> _Stated exercise_:
Return exactly the lines that run from the beginning through the line containing "layers that touch", both included, and no others.
+---+
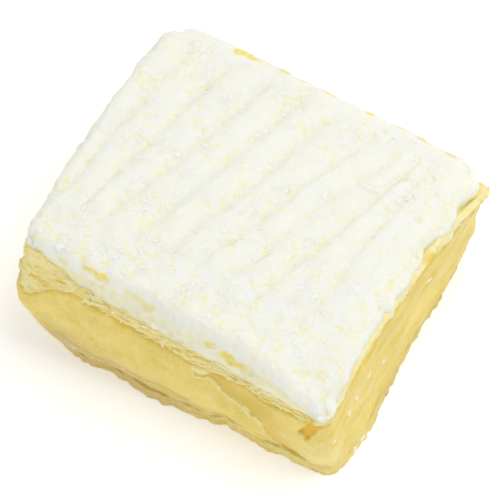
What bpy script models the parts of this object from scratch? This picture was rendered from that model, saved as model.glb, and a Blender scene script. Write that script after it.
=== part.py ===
"""A mille feuille slice: pastry base, thick custard, thin pastry lid and a combed cream top.

Each layer is one closed solid that runs right through the slice. Sizes are in millimetres here and
become metres as each mesh is finished. +Z is up and the slice stands on Z = 0. +X runs along the
front from left to right, and the front faces -Y.
"""

from collections import namedtuple

import bmesh
import bpy
import numpy as np
from mathutils import Vector, noise

MM = 0.001
GAP = 0.3  # air left between two layers that touch

# The slice in plan at one height. corners are back left, back right, front right and front left, each
# (x, y, corner radius). swell is how far the back, right, front and left sides stand out at their
# middle, and a negative swell is a hollow side.
Outline = namedtuple("Outline", "corners swell")

FOOT = Outline(((-41.3, 36.2, 8), (40.4, 37.6, 5), (41.0, -37.6, 6), (-38.7, -39.3, 12)), (0, 0.5, -0.6, 0))
BASE_RIM = Outline(((-41.8, 36.7, 8), (40.6, 38.1, 5), (39.9, -37.2, 6), (-40.5, -39.4, 10)), (0, 0.5, -0.9, 0))
WAIST = Outline(((-42.6, 37.0, 8), (42.0, 37.8, 5), (39.6, -37.1, 5), (-43.2, -39.9, 8)), (0.5, -0.4, -1.2, 0.3))
BULGE = Outline(((-43.0, 37.4, 8), (42.3, 38.2, 4), (38.7, -36.8, 5), (-44.9, -39.8, 5)), (0.4, -1.4, -2.0, 0.0))
SHOULDER = Outline(((-43.4, 37.9, 7), (42.6, 38.9, 3), (38.0, -36.2, 4), (-43.9, -37.7, 4)), (0, -2.4, -2.2, 0.6))
LID_RIM = Outline(((-43.9, 38.9, 7), (43.7, 39.9, 3), (37.7, -35.6, 3), (-43.0, -35.2, 4)), (0.3, -2.4, -1.0, 1.0))
CREAM_FOOT = Outline(((-43.6, 38.2, 7), (40.8, 38.8, 5), (37.5, -35.3, 3), (-42.5, -33.9, 3.5)), (0.3, -1.5, 0, 1.4))
CREAM_RIM = Outline(((-43.8, 38.2, 8), (41.8, 38.5, 7), (38.5, -36.3, 4), (-41.2, -34.5, 3.5)), (0.2, -1.2, -1.8, 1.9))
MIDDLE = (-1.0, 0.2)  # the middle of the whole in plan, which becomes the origin

# The level faces between the layers: height at X = 0, and rise for each millimetre of X. The slice has
# sunk towards its right side.
LEAN = -0.077
GROUND = (0, 0)
BASE_TOP = (3.4, 0)
CUSTARD_WAIST = (11.5, LEAN / 2)
CUSTARD_BULGE = (18.0, 0.75 * LEAN)
CUSTARD_TOP = (23.4, LEAN)
LID_TOP = (28.7, LEAN)
CREAM_TOP = (38.2, LEAN)

# The cream was spread with a toothed comb, which left ropes with a sharp crease on either side. Each
# crease is (x at mid depth, sideways run for each millimetre of Y, depth).
CREASES = (
    (-47.0, 0.05, 1.2),
    (-38.6, 0.10, 1.3),
    (-30.4, 0.18, 1.7),
    (-22.2, 0.25, 1.9),
    (-13.7, 0.27, 2.1),
    (-5.3, 0.28, 2.1),
    (3.4, 0.33, 1.9),
    (10.6, 0.34, 1.1),
    (18.0, 0.28, 2.2),
    (26.0, 0.14, 1.5),
    (36.5, 0.06, 0.6),
)
ROPE_SKEW = 0.85  # under 1 moves a rope's crown towards its left crease
ROPE_ROUND = 0.62  # power of the rope's arch: lower is flatter on top and sharper in the crease
ROPE_START = (-26.0, -16.0)  # the ropes rise out of the rough front border between these Y
ROPE_END = (35.0, 29.0)  # and sink into the back border between these
CREAM_EDGE = dict(left=3.0, right=6.5, front=2.8, back=3.0)  # widths of the rounded top edges
CREAM_EDGE_DROP = 3.2
CREAM_LUMP = 0.45  # height of the uneven lumps over the whole top
NEAR_CORNER_DROOP = 5.2  # the front right corner of the cream has slumped by this
DROOP_REACH = 11.0

RIM_POINTS = 120  # points round the outline of a flat layer
CREAM_GRID = (62, 26)  # cells of the cream's top along X and Y
CREAM_SIDE_RINGS = 3

Material = namedtuple("Material", "colour roughness subsurface")
PASTRY = Material((0.86, 0.73, 0.38), 0.7, 0.05)
CUSTARD = Material((0.81, 0.64, 0.23), 0.38, 0.15)
CREAM = Material((0.93, 0.93, 0.84), 0.6, 0.15)


def smooth(lo, hi, x):
    """0 below lo, 1 above hi and an even ease in between; hi may be the smaller of the two."""
    t = np.clip((x - lo) / (hi - lo), 0, 1)
    return t * t * (3 - 2 * t)


def level(plane, x):
    """Height of a level face over x."""
    return plane[0] + plane[1] * x


def mix(a, b, share):
    """The outline at that share of the way from outline a to outline b."""
    corners = [tuple(p + (q - p) * share for p, q in zip(*pair)) for pair in zip(a.corners, b.corners)]
    return Outline(tuple(corners), tuple(p + (q - p) * share for p, q in zip(a.swell, b.swell)))


def round_corner(u, v, outline):
    """Pulls points of the square [-1, 1] x [-1, 1] inside its rounded corners."""
    radius = np.array([c[2] for c in outline.corners])
    r = np.where(v >= 0, np.where(u < 0, radius[0], radius[1]), np.where(u < 0, radius[3], radius[2]))
    half_x = (outline.corners[1][0] - outline.corners[0][0]) / 2
    half_y = (outline.corners[1][1] - outline.corners[2][1]) / 2
    ru, rv = r / half_x, r / half_y
    rho = np.maximum(np.maximum(abs(u), abs(v)), 1e-9)
    a, b = abs(u) / rho, abs(v) / rho
    along = np.where(a >= b, (b - 1 + rv) / rv, (a - 1 + ru) / ru)
    turn = np.where(a >= b, along, 2 - along) * np.pi / 4
    on_arc = along > 0
    a = np.where(on_arc, 1 - ru + ru * np.cos(turn), a)
    b = np.where(on_arc, 1 - rv + rv * np.sin(turn), b)
    return np.sign(u) * a * rho, np.sign(v) * b * rho


def plan(outline, u, v):
    """Where points of the square lie in plan, for one outline."""
    u, v = round_corner(u, v, outline)
    s, t = (1 + u) / 2, (1 + v) / 2
    weights = ((1 - s) * t, s * t, s * (1 - t), (1 - s) * (1 - t))
    x = sum(w * c[0] for w, c in zip(weights, outline.corners))
    y = sum(w * c[1] for w, c in zip(weights, outline.corners))
    back, right, front, left = outline.swell
    x = x + (right * s - left * (1 - s)) * (1 - v * v)
    y = y + (back * t - front * (1 - t)) * (1 - u * u)
    return x, y


def uneven(x, y, z, size, seed):
    """Smooth noise from about -1 to 1 whose lumps are about size across."""
    points = np.stack([x / size + seed, y / size, z / size], 1)
    return np.array([noise.noise(Vector(p)) for p in points]) * 1.6


def rope_arch(x, y):
    """How far the comb cut below the ropes' crowns at each point: 0 on a crown, the depth in a crease."""
    cut = np.zeros_like(x)
    for (x0, run0, depth0), (x1, run1, depth1) in zip(CREASES, CREASES[1:]):
        left, right = x0 + run0 * y, x1 + run1 * y
        share = (x - left) / (right - left)
        inside = (share >= 0) & (share <= 1)
        share = np.clip(share, 0, 1) ** ROPE_SKEW
        arch = np.clip(4 * share * (1 - share), 0, 1) ** ROPE_ROUND
        cut = np.where(inside, (depth0 + (depth1 - depth0) * share) * (1 - arch), cut)
    return cut * smooth(*ROPE_START, y) * smooth(*ROPE_END, y)


def cream_height(u, v, x, y):
    """Height of the cream's top over each point, with ropes, lumps, rounded edges and slumped corner."""
    half_x, half_y = 41.0, 36.5
    edge_x = np.where(u < 0, CREAM_EDGE["left"], CREAM_EDGE["right"])
    edge_y = np.where(v < 0, CREAM_EDGE["front"], CREAM_EDGE["back"])
    into_x = np.clip(1 - (1 - abs(u)) * half_x / edge_x, 0, 1)
    into_y = np.clip(1 - (1 - abs(v)) * half_y / edge_y, 0, 1)
    into = np.clip(np.hypot(into_x, into_y), 0, 1)
    corner = np.array(CREAM_RIM.corners[2][:2])
    reach = np.hypot(x - corner[0], y - corner[1]) / DROOP_REACH
    return (
        level(CREAM_TOP, x)
        - rope_arch(x, y)
        - CREAM_EDGE_DROP * (1 - np.sqrt(1 - into**2))
        + CREAM_LUMP * uneven(x, y, 0 * x, 9, 3)
        - NEAR_CORNER_DROOP * np.exp(-(reach**2))
    )


def shape(bm, rule):
    """Moves every vertex of bm to where rule(x, y, z) says, and turns the faces outwards."""
    old = np.array([v.co for v in bm.verts])
    new = np.stack(rule(*old.T), 1) - (*MIDDLE, 0)
    for vertex, co in zip(bm.verts, new * MM):
        vertex.co = co
    bmesh.ops.recalc_face_normals(bm, faces=bm.faces)


def stack(rings):
    """A closed disc of unit radius with that many rings, at Z = 0, 1, 2 and so on."""
    bm = bmesh.new()
    bmesh.ops.create_circle(bm, cap_ends=True, radius=1, segments=RIM_POINTS)
    top = bm.faces[:]
    for ring in range(1, rings):
        made = bmesh.ops.extrude_face_region(bm, geom=top)["geom"]
        if ring > 1:
            bmesh.ops.delete(bm, geom=top, context="FACES_ONLY")
        top = [g for g in made if isinstance(g, bmesh.types.BMFace)]
        bmesh.ops.translate(bm, vec=(0, 0, 1), verts=top[0].verts)
    return bm


def flat_layer(stations, ragged, size, seed):
    """A layer between level faces. stations are (outline, plane, inset) from its underside to its top."""

    def rule(x, y, z):
        rim = np.maximum(abs(x), abs(y))
        u, v = x / rim, y / rim
        out = np.zeros((3, len(x)))
        for number, (outline, plane, inset) in enumerate(stations):
            here = np.rint(z) == number
            px, py = plan(outline, u, v)
            pz = level(plane, px)
            grow = (ragged * uneven(px, py, pz, size, seed) - inset) / np.hypot(px, py)
            px, py = px * (1 + grow), py * (1 + grow)
            out = np.where(here, (px, py, level(plane, px)), out)
        return out

    bm = stack(len(stations))
    shape(bm, rule)
    return bm


def between(low, high, share):
    """The plane at that share of the way from one plane to another."""
    return tuple(a + (b - a) * share for a, b in zip(low, high))


def lifted(plane, rise):
    return (plane[0] + rise, plane[1])


def pastry_base():
    top = BASE_TOP
    stations = [
        (FOOT, GROUND, 0.5),
        (mix(FOOT, BASE_RIM, 0.3), between(GROUND, top, 0.3), 0),
        (mix(FOOT, BASE_RIM, 0.75), between(GROUND, top, 0.75), 0.1),
        (BASE_RIM, top, 0.7),
    ]
    return flat_layer(stations, 0.45, 5, 11)


def custard():
    low, high = lifted(BASE_TOP, GAP), CUSTARD_TOP
    stations = [
        (BASE_RIM, low, 0.5),
        (mix(BASE_RIM, WAIST, 0.15), between(low, CUSTARD_WAIST, 0.15), 0),
        (mix(BASE_RIM, WAIST, 0.6), between(low, CUSTARD_WAIST, 0.6), 0),
        (WAIST, CUSTARD_WAIST, 0),
        (BULGE, CUSTARD_BULGE, 0),
        (mix(BULGE, SHOULDER, 0.8), between(CUSTARD_BULGE, high, 0.8), 0),
        (SHOULDER, high, 0.8),
    ]
    return flat_layer(stations, 0.4, 12, 5)


def pastry_lid():
    low, high = lifted(CUSTARD_TOP, GAP), LID_TOP
    stations = [
        (SHOULDER, low, 0.6),
        (mix(SHOULDER, LID_RIM, 0.3), between(low, high, 0.3), -0.1),
        (mix(SHOULDER, LID_RIM, 0.75), between(low, high, 0.75), 0),
        (LID_RIM, high, 0.5),
    ]
    return flat_layer(stations, 0.5, 5, 29)


def cream_top():
    """The cream: a gridded, combed top with sides hung from its rim down to the lid."""
    bm = bmesh.new()
    bmesh.ops.create_grid(bm, x_segments=CREAM_GRID[0], y_segments=CREAM_GRID[1], size=1)
    for _ in range(CREAM_SIDE_RINGS):
        rim = [e for e in bm.edges if e.is_boundary]
        low = bmesh.ops.extrude_edge_only(bm, edges=rim)["geom"]
        bmesh.ops.translate(bm, vec=(0, 0, -1), verts=[g for g in low if isinstance(g, bmesh.types.BMVert)])
    bmesh.ops.edgeloop_fill(bm, edges=[e for e in bm.edges if e.is_boundary])

    def rule(u, v, z):
        down = -z / CREAM_SIDE_RINGS
        top_x, top_y = plan(CREAM_RIM, u, v)
        low_x, low_y = plan(CREAM_FOOT, u, v)
        x, y = top_x + (low_x - top_x) * down, top_y + (low_y - top_y) * down
        top_z = cream_height(u, v, top_x, top_y)
        low_z = level(lifted(LID_TOP, GAP), x)
        return x, y, top_z + (low_z - top_z) * down

    shape(bm, rule)
    return bm


def finish_material(name, look):
    material = bpy.data.materials.new(name)
    material.use_nodes = True
    shader = material.node_tree.nodes["Principled BSDF"]
    shader.inputs["Base Color"].default_value = (*look.colour, 1)
    shader.inputs["Roughness"].default_value = look.roughness
    shader.inputs["Metallic"].default_value = 0
    shader.inputs["Subsurface Weight"].default_value = look.subsurface
    return material


def add_layer(name, bm, look):
    mesh = bpy.data.meshes.new(name)
    bm.to_mesh(mesh)
    bm.free()
    mesh.materials.append(finish_material(name, look))
    mesh.shade_smooth()
    mesh.set_sharp_from_angle(angle=np.radians(50))
    layer = bpy.data.objects.new(name, mesh)
    bpy.context.scene.collection.objects.link(layer)


def build():
    for old in list(bpy.data.objects):
        bpy.data.objects.remove(old)
    add_layer("pastry_base", pastry_base(), PASTRY)
    add_layer("custard", custard(), CUSTARD)
    add_layer("pastry_lid", pastry_lid(), PASTRY)
    add_layer("cream_top", cream_top(), CREAM)


build()
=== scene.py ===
"""The looks of a mille feuille slice: combed cream with coconut, flaky lid, soft custard and pastry base.

Sizes are in millimetres here and become metres as each mesh is finished. +Z is up and the slice stands
on Z = 0. +X runs along the front from left to right, and the front faces -Y. The near corner is the
front right one. The outlines, levels and comb ropes follow those of the CAD solids, and each of the
four main pieces stands for one of them.
"""

from collections import namedtuple

import bmesh
import bpy
import numpy as np
from mathutils import Matrix, Vector, noise
from mathutils.bvhtree import BVHTree

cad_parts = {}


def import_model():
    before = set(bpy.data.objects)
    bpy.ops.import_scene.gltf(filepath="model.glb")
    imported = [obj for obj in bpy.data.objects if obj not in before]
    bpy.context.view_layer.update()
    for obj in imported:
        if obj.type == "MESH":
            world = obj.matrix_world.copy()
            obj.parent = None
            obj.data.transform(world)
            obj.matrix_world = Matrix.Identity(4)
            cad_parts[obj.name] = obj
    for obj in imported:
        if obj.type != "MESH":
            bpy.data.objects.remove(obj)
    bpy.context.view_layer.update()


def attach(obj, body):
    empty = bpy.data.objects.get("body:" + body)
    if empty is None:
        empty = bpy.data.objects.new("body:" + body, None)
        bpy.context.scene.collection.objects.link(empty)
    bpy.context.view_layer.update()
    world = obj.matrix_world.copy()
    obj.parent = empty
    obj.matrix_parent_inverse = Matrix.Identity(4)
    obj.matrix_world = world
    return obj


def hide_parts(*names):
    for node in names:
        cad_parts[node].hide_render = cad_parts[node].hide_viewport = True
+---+
> _Answer in full_:
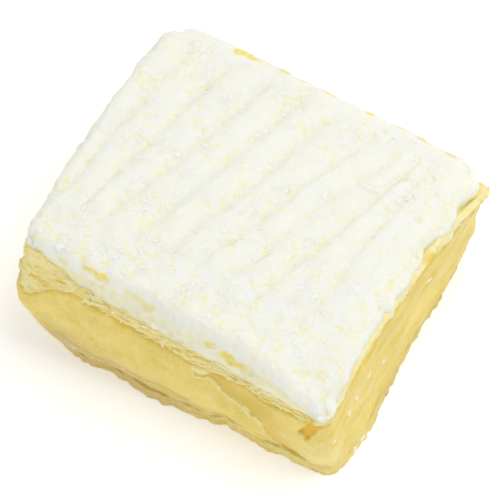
What bpy script models the parts of this object from scratch? This picture was rendered from that model, saved as model.glb, and a Blender scene script. Write that script after it.
=== part.py ===
"""A mille feuille slice: pastry base, thick custard, thin pastry lid and a combed cream top.

Each layer is one closed solid that runs right through the slice. Sizes are in millimetres here and
become metres as each mesh is finished. +Z is up and the slice stands on Z = 0. +X runs along the
front from left to right, and the front faces -Y.
"""

from collections import namedtuple

import bmesh
import bpy
import numpy as np
from mathutils import Vector, noise

MM = 0.001
GAP = 0.3  # air left between two layers that touch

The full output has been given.